Sweet and Tangy Short Ribs (cookinglight)

2 T canola oil, divided
8, 6 oz bone-in beef short ribs, trimmed
3/4 c unsalted beef stock
1/3 c lower-sodium soy sauce
1/4 c rice vinegar
2 T grated peeled fresh ginger
2 T brown sugar
2 T sambal oelek or to taste
8 minced garlic cloves
1 12 oz can cola
1 star anise
1, 4 x 1″ orange rind strip
4 c diagonally cut carrot in 1″ pieces
1/4 c water
1 T cornstarch
2 c diagonally cut snow peas
1/4 c chopped fresh cilantro

Heat a large skillet over medium-high heat. Add 1 T oil; swirl to coat.
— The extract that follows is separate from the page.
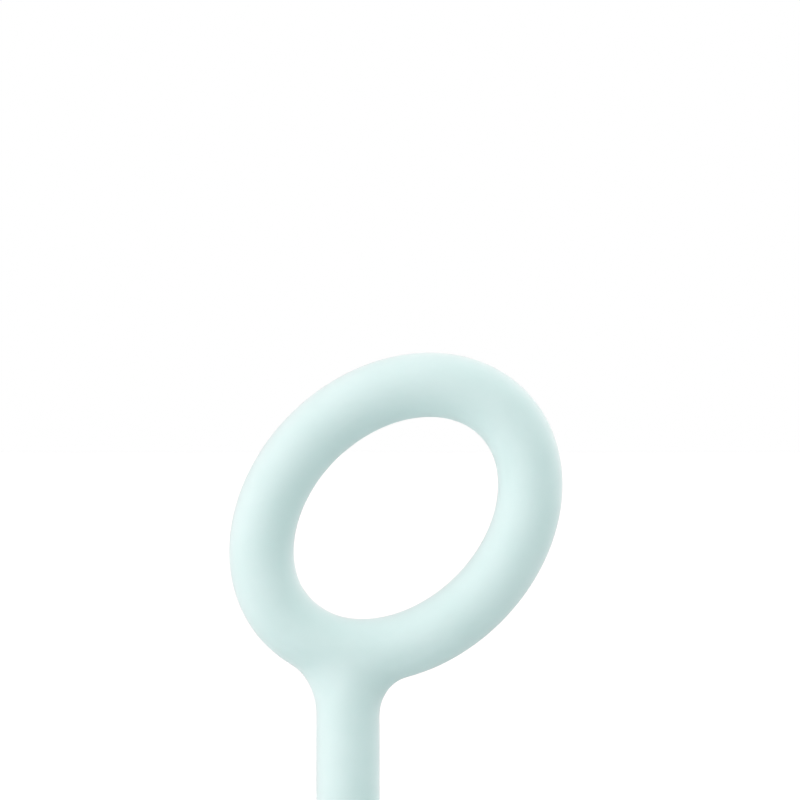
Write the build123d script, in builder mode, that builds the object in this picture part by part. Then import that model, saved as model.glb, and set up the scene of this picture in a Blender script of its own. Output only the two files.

Add half of beef to pan; cook 10 min, turning to brown on all sides. Remove beef from pan; place in a 6 qt electric slow cooker. Repeat procedure with remaining 1 T oil and beef. Add stock and next 9 ingredients (through rind) to slow cooker. Cover and cook on LOW for 8 hours or until beef is very tender. Carefully remove beef from pan; keep warm. Discard star anise and rind. Skim fat from surface of cooking liquid; discard fat. Pour cooking liquid into a large saucepan; bring to a simmer. Add carrot to pan; cook 20 minutes or until carrot is almost done. Combine 1/4 c water and cornstarch, stirring with a whisk. Add cornstarch mixture to pan; bring to a boil. Stir in peas; cook 2 minutes. Place 1 short rib in each of 8 shallow bowls. Ladle 1/2 cup sauce and vegetables over each serving; sprinkle evenly with cilantro.